Returning from Observation Peak to his hometown of Marshall, Rabaey readied himself for another year of orchestra camp, rehearsals and chair auditions. The coming school year, as a senior at Marshall High School, would mark his third year of public school. It was also the fifth year he’d be performing with the Southwest Minnesota Orchestra, a regional community ensemble made up of local residents, area high school students and faculty, and students from Southwest Minnesota State University.
Of his first audition for the Minnesota All-State Orchestra as a sophomore, Rabaey recalled, “To be frank, I didn’t worry too much about the audition. I knew beforehand where I would sit — right in the front of the orchestra.”

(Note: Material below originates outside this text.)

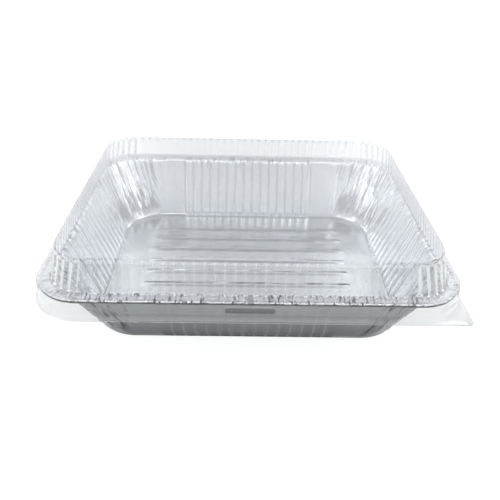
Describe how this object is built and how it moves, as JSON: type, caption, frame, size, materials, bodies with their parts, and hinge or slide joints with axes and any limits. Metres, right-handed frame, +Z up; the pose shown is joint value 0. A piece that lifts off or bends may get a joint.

Disappointment had followed soon thereafter, however, upon learning he had placed third chair in the second violin section of the lower orchestra. This placement had rather motivated and fine-tuned his practice habits in the years to come.
“I didn’t know then what I know now,” said Rabaey. “I didn’t know how to warm my tone with vibrato; I didn’t know the secrets to a pure, even bow-stroke. ... I barely comprehended music theory.”
“Four years, two teachers, two violins, eight summer camps, dozens of competitions and hundreds of hours of practicing later ... I found myself seated in the first violin section of the highest student orchestra in the state,” he added.
“This past year, I also got involved with a string trio and we practiced all the time, nearly every night for two hours by the end,” said Rabaey. In March 2018, the string trio performed La Folio by Vivaldi, winning second place, in fact, in the Saint Paul Chamber Orchestra Youth Chamber Music Competition.
As a sophomore in high school, Rabaey began taking dual courses at Southwest Minnesota State University. He managed to transfer a total of 32 course credits, the maximum transfer credits allowed for an entering freshman — and now here at UD, Rabaey plans to keep playing the violin as he applies his studies to complete his undergraduate coursework.
“My favorite math class was geometry — the proofs,” said Rabaey. “When I’m bored in my classes, you might see me take out a pencil and start deriving chord-chord theorems or half-angle formulas.”
“There’s definitely a connection between music and math,” he continued. “It’s amazing how many physics and math students end up playing an instrument too.”
Rabaey was also actively involved with the math and robotics team, the TigerBots, throughout his high school years. “I got into robotics because my chemistry teacher was the coach,” he explained. “I loved my chemistry teacher because she would blow things up in class just for the fun of it sometimes.”
At the moment, Rabaey plans to major in science, focusing his variety of interests in physics and computer science. “I got a D on my first physical science test,” said Rabaey. “Science was always my weak suit, which is funny since I’m planning to major in it now. Well, I’m not sure if I’m a science major; I could still be a math major,” he amended.
“I’m still discerning,” said Rabaey. “I think it would be really cool to start using math to analyze maps and then eventually design roads for a national park based on map data and lots of math and computer science.”